Parmi ces ouvrages rares, voici ses Réflexions philosophiques sur le compagnonnage et le tour de France, publié en 1846 et disponible gratuitement sur Gallica (cliquez sur l’image pour y accéder). L’ouvrage eut un certain succès puisqu’il fut réédité deux fois en 1847, à Paris et à Lyon. Sa diffusion gratuite auprès des ouvriers et des compagnons fut soutenue par des loges maçonniques lyonnaises.
La même année 1860, Agricol Perdiguier publie également La Bible des travailleurs, qui reprend notamment le Code d’éducationpublié par Giraud à Lyon en 1844 (et réédité en 1847 et 1854).

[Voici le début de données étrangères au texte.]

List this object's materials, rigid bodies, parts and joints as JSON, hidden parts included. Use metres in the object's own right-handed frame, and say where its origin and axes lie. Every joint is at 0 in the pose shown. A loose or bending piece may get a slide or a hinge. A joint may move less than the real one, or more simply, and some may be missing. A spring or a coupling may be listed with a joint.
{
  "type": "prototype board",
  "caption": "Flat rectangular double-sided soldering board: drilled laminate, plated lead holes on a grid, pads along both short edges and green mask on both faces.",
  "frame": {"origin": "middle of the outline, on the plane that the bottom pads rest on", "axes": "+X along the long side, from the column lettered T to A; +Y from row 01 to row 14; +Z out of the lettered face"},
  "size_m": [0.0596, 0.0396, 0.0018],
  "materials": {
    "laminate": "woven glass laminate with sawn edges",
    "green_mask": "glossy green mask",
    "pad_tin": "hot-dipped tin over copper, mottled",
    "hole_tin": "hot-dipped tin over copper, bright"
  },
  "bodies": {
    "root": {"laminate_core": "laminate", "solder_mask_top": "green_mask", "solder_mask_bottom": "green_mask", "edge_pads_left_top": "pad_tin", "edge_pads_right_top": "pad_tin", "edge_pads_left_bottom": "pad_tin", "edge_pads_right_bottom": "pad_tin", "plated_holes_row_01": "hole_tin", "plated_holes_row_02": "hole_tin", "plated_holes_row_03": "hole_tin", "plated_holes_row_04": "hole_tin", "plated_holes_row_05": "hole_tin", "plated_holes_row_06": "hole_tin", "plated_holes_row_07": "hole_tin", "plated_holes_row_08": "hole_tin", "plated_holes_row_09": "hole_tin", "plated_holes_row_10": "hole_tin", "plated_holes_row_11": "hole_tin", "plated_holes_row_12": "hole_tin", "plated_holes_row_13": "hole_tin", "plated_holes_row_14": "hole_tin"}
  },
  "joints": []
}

Agricol Perdiguier conclut sa préface par ces mots remplis d’idéal, datés du 16 mai 1860, qui traduisent et trahissent la proximité idéologique qu’il avait avec l’auteur :
« Ouvriers de tout âge, de tout état, de toute association, lisez, pensez, étudiez, éclairez-vous, apprenez par cœur la Bible qui vous est offerte ; que vos cerveaux se meublent, que vos esprits s’étendent, que vos âmes s’élèvent, que vos cœurs se pénètrent d’amour et de sympathie, et vous vivrez en paix les uns avec les autres, les vieilles préventions disparaîtront ; le travailleur sera le frère du travailleur ; vous aimerez les hommes de toutes les nations, de toutes les religions, de toutes les couleurs ; vous formerez un vaste ensemble, une famille universelle, un tout harmonieux ; l’instruction vous donnera l’union, de l’union découlera la situation la plus heureuse, et M. Giraud, notre énergique et doux ami, aura reçu sa récompense, car notre bonheur fera son bonheur. »

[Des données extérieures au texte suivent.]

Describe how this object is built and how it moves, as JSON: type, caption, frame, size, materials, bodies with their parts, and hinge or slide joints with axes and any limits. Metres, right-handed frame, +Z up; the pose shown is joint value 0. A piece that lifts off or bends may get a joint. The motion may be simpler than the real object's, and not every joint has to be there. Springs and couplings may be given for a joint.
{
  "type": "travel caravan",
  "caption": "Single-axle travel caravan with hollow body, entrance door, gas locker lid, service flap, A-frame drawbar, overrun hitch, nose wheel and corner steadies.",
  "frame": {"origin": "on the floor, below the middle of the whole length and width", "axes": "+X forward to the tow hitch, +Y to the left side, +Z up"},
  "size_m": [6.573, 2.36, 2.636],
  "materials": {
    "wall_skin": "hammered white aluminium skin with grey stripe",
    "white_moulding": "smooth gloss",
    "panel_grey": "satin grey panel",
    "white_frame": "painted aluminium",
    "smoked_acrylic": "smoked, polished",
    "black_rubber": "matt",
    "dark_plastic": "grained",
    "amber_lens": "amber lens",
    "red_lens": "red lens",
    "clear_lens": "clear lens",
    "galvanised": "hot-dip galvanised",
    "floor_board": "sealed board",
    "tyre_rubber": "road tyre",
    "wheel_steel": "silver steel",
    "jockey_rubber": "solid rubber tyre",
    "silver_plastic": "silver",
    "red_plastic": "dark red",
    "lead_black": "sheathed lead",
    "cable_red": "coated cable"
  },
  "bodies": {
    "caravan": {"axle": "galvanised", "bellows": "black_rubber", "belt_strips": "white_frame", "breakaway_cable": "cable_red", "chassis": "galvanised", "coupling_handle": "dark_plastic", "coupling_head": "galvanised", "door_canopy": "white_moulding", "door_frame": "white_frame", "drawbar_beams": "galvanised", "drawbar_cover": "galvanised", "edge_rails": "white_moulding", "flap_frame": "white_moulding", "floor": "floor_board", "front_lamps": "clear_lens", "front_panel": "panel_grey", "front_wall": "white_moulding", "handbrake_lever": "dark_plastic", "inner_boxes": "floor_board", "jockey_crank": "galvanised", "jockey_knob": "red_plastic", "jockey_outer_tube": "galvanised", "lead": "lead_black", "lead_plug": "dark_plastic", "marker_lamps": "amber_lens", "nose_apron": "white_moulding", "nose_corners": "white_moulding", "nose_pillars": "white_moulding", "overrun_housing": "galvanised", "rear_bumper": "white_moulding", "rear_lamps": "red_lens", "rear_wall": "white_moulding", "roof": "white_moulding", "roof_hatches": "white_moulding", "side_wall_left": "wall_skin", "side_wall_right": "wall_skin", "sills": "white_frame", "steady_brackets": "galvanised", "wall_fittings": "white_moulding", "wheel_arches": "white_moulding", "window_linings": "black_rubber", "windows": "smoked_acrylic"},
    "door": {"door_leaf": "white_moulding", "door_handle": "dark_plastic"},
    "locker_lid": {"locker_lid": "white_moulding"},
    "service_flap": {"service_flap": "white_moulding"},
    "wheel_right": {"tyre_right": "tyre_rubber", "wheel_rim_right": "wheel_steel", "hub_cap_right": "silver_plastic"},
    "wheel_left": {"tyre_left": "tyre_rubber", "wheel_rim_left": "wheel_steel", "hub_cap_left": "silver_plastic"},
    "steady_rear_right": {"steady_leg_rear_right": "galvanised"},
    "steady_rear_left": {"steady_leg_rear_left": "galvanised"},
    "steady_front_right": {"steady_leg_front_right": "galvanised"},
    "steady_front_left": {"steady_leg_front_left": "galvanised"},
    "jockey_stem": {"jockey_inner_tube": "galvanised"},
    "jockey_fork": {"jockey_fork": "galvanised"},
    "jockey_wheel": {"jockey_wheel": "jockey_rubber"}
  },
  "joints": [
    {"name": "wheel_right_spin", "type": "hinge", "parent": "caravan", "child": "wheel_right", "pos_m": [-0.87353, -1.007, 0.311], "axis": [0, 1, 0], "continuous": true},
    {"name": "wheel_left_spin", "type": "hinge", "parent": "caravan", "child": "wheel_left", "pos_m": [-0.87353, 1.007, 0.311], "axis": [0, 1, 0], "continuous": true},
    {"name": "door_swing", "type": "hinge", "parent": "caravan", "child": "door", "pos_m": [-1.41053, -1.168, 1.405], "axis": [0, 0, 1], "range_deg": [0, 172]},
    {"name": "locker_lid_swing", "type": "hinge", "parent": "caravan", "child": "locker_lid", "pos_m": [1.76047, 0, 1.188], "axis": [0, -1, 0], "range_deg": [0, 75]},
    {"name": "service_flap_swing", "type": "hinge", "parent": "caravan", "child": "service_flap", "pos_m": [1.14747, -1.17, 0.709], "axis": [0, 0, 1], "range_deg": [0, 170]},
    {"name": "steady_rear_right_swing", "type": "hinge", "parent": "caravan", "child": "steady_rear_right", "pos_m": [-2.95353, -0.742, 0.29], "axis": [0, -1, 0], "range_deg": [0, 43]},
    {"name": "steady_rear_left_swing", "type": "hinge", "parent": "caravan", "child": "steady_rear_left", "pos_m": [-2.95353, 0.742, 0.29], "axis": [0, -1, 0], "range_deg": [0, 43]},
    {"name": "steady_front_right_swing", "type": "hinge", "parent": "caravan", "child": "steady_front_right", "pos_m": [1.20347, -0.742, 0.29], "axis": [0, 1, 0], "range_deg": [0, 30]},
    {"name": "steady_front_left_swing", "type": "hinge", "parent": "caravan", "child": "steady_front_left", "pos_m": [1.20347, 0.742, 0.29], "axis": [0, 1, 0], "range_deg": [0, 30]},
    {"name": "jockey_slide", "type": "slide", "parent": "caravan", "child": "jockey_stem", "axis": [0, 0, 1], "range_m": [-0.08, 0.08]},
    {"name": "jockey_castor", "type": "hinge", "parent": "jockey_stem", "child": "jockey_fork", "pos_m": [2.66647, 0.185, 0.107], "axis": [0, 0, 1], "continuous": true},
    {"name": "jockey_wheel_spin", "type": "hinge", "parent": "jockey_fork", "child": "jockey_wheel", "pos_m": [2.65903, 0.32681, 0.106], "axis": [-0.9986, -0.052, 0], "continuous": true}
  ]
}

Vision utopique, on le sait car l’union des compagnons en particulier ne s’est pas davantage réalisée que celle des travailleurs dans leur ensemble. On peut bien évidemment taxer les idées de Giraud de moralisme plus ou moins réactionnaire (c’est en effet l’un des fondateurs de la colonie pénitentiaire pour enfants de Mettray, qui finira par être très contestée). Mais ayant ainsi jugé confortablement, a posteriori et sur des a priori, aura-t-on compris ce en quoi leur pensée répondait à l’attente d’une partie des compagnons de leur époque ? Rien n’est moins certain, d’autant que la plupart d’entre nous n’en auront probablement pas lu une seule ligne. Pour ma part, il me semble donc important de restituer un peu de visibilité à ces voix d’antan qui eurent, non moins que Perdiguier lui-même, leur importance dans le développement des idées compagnonniques au cours du XIXe siècle, notamment au travers des sociétés de secours mutuels et d’anciens compagnons (A.-A. Giraud étant semble-t-il membre de l’une d’entre elles).
De la matérialité des livres
La commodité d’accès aux livres anciens qu’offre leur numérisation, par exemple via Gallica, nous fait parfois oublier certains aspects touchant à la matérialité de l’objet. Ainsi de leurs formats que nos écrans et la fonction zoom tendent à ramener à un aspect totalement secondaire alors qu’ils peuvent avoir beaucoup d’importance dans la réalité. C’est la réflexion que je me suis faite en recevant un exemplaire des Réflexions philosophiques sur le compagnonnage et le tour de France, publié en 1846 par Auguste-Ambroise Giraud (1775-1862). C’est un tout petit format (8,5 x 13 cm), comme son quasi contemporain, Le livre du compagnonnage d’Agricol Perdiguier. Ce sont des ouvrages véritablement destinés par leurs auteurs à accompagner les ouvriers en se logeant dans leurs poches.
On remarquera sur la page de titre la signature autographe de Giraud, accompagnée d’un curieux petit dessin.